◆ What needs to be done
Return all lines that include the string "slide".

##### Records supplied #####

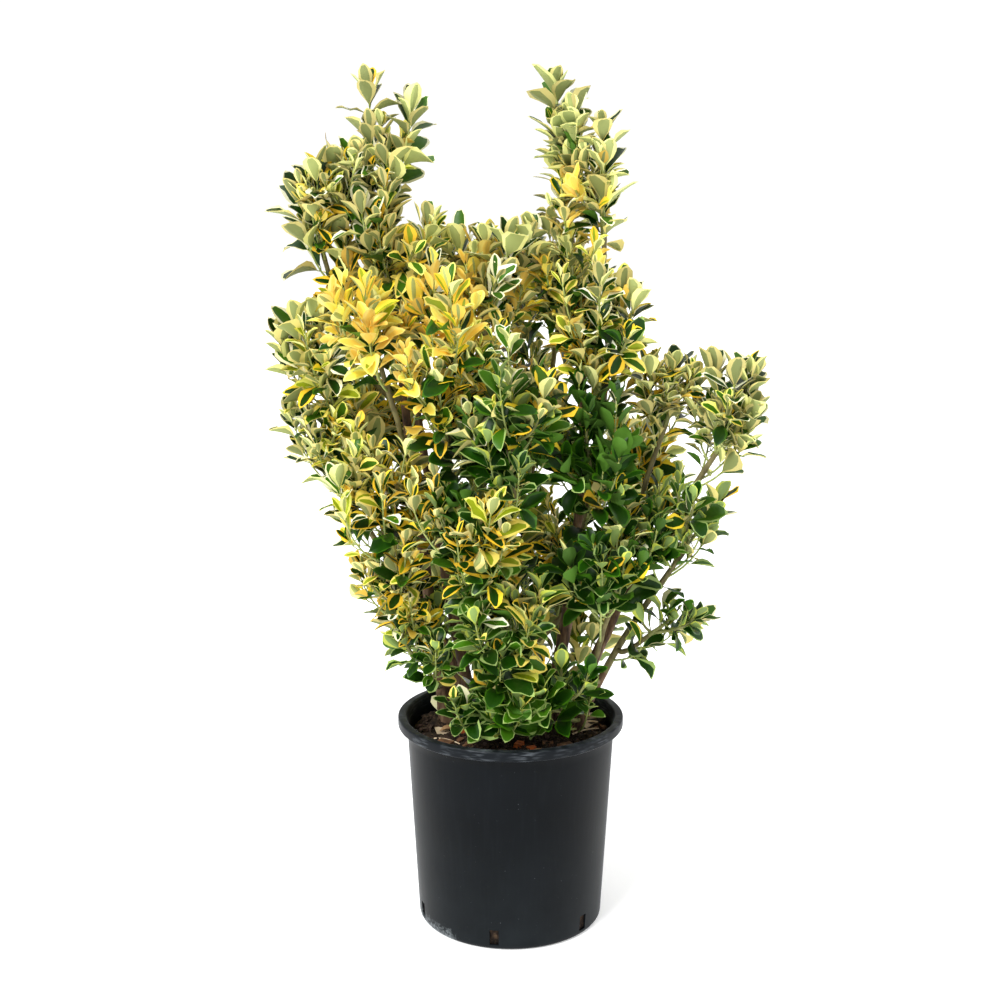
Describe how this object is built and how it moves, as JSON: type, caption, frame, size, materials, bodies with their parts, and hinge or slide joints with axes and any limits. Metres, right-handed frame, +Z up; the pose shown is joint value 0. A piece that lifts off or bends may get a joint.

#####
##### Records supplied #####

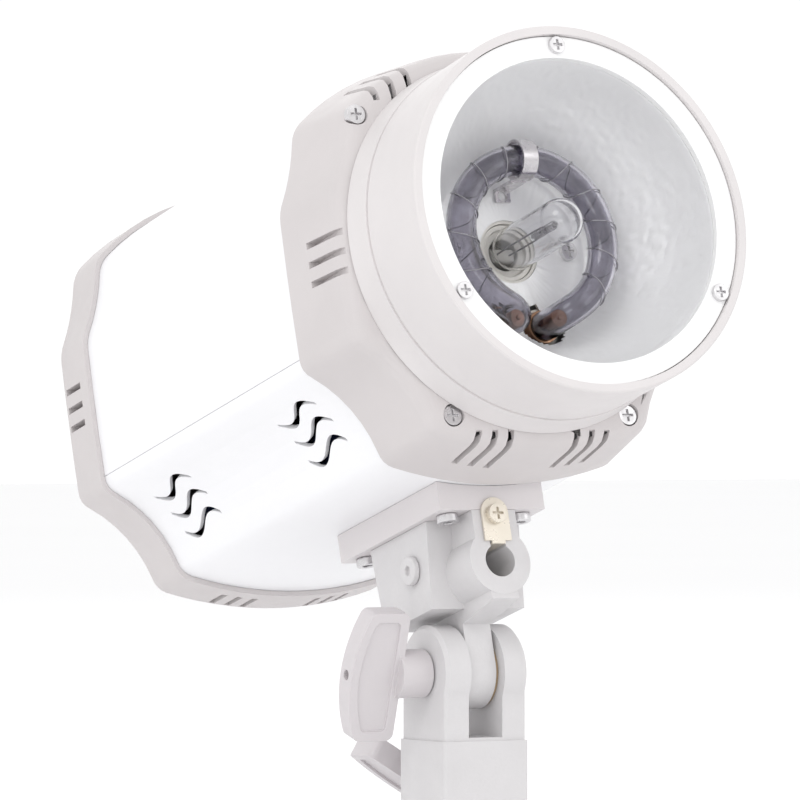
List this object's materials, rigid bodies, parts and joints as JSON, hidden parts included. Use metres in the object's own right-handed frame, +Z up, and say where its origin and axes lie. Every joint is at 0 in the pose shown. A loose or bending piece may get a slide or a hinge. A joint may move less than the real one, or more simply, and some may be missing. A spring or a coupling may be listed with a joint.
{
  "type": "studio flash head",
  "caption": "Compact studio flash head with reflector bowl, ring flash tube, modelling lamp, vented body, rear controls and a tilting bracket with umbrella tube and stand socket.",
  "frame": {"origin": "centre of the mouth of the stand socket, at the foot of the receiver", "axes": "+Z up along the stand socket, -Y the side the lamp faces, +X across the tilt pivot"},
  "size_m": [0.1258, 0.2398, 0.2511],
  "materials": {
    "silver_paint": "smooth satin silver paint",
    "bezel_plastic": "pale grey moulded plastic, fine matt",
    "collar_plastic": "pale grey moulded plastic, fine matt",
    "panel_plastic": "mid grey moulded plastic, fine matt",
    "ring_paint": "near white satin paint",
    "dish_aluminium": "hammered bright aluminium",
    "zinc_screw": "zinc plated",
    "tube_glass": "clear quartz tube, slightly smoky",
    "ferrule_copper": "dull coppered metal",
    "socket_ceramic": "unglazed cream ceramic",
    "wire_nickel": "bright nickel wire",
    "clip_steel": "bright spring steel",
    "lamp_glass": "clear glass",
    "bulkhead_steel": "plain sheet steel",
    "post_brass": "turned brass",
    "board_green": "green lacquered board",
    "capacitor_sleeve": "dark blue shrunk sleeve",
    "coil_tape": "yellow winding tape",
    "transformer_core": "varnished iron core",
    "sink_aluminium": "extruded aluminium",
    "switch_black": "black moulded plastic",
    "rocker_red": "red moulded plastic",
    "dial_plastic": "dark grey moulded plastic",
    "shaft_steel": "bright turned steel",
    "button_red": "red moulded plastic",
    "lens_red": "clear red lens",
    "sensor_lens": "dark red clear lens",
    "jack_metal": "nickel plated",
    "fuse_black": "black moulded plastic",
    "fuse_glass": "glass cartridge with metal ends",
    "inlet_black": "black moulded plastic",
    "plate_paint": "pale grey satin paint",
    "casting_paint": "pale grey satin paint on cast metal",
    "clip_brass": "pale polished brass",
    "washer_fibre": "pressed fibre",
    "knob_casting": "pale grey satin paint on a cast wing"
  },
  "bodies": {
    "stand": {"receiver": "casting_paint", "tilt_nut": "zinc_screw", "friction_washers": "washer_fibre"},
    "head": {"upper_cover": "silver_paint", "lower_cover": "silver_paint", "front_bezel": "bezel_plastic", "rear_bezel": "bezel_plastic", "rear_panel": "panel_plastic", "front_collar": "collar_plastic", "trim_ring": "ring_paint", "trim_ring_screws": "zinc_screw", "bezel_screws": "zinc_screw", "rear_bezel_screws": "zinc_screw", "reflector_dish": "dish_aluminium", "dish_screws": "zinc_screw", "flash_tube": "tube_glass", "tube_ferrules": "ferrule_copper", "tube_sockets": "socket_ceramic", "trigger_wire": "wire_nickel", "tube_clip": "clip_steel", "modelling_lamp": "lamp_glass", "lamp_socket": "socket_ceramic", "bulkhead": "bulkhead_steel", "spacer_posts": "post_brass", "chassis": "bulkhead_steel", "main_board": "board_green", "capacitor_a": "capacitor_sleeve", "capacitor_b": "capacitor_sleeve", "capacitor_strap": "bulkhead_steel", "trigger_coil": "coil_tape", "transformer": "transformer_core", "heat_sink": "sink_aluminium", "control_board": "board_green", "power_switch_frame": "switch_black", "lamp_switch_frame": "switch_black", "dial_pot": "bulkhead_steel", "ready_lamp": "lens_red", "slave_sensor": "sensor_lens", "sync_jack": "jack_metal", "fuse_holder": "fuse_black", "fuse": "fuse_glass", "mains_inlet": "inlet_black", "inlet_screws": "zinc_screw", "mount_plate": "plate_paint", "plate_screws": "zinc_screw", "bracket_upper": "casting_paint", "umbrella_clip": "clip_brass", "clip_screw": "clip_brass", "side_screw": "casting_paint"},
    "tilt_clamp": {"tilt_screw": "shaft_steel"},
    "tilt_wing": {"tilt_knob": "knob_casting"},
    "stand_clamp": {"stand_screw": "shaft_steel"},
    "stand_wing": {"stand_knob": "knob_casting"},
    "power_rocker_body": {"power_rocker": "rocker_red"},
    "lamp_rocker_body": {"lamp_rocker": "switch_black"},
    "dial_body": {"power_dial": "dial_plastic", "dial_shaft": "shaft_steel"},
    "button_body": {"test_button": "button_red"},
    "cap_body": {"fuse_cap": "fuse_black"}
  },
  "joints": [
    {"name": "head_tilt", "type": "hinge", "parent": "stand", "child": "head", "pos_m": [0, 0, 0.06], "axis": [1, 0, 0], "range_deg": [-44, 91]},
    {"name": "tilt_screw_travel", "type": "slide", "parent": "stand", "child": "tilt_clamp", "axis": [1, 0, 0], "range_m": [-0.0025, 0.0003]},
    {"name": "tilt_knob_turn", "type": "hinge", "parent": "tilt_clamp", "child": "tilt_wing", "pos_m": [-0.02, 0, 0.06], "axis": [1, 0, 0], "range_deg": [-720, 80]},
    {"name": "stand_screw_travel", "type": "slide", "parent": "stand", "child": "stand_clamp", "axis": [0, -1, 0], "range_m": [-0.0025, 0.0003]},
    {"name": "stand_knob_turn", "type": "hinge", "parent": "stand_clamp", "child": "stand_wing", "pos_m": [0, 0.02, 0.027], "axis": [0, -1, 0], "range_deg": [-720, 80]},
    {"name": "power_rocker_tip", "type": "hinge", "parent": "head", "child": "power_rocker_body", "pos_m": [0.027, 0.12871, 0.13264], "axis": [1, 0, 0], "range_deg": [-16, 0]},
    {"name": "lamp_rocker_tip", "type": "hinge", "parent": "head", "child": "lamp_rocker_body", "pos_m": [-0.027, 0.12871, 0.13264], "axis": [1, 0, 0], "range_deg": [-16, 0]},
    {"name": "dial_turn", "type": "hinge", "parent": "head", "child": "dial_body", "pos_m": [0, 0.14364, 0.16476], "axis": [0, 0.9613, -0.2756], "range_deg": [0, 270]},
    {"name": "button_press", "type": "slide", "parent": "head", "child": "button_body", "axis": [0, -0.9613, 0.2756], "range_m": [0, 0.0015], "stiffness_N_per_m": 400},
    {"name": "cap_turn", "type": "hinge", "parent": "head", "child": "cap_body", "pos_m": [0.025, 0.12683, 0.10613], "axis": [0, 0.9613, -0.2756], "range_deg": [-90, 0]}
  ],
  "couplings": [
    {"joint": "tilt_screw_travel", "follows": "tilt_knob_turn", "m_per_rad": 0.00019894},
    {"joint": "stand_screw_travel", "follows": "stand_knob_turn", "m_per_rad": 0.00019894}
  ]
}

#####
##### Records supplied #####

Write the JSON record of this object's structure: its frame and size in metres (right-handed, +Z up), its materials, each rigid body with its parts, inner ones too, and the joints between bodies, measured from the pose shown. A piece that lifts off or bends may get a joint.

#####

◆ Full solution
Describe how this object is built and how it moves, as JSON: type, caption, frame, size, materials, bodies with their parts, and hinge or slide joints with axes and any limits. Metres, right-handed frame, +Z up; the pose shown is joint value 0. A piece that lifts off or bends may get a joint.
List this object's materials, rigid bodies, parts and joints as JSON, hidden parts included. Use metres in the object's own right-handed frame, +Z up, and say where its origin and axes lie. Every joint is at 0 in the pose shown. A loose or bending piece may get a slide or a hinge. A joint may move less than the real one, or more simply, and some may be missing. A spring or a coupling may be listed with a joint.
    {"name": "tilt_screw_travel", "type": "slide", "parent": "stand", "child": "tilt_clamp", "axis": [1, 0, 0], "range_m": [-0.0025, 0.0003]},
    {"name": "stand_screw_travel", "type": "slide", "parent": "stand", "child": "stand_clamp", "axis": [0, -1, 0], "range_m": [-0.0025, 0.0003]},
    {"name": "button_press", "type": "slide", "parent": "head", "child": "button_body", "axis": [0, -0.9613, 0.2756], "range_m": [0, 0.0015], "stiffness_N_per_m": 400},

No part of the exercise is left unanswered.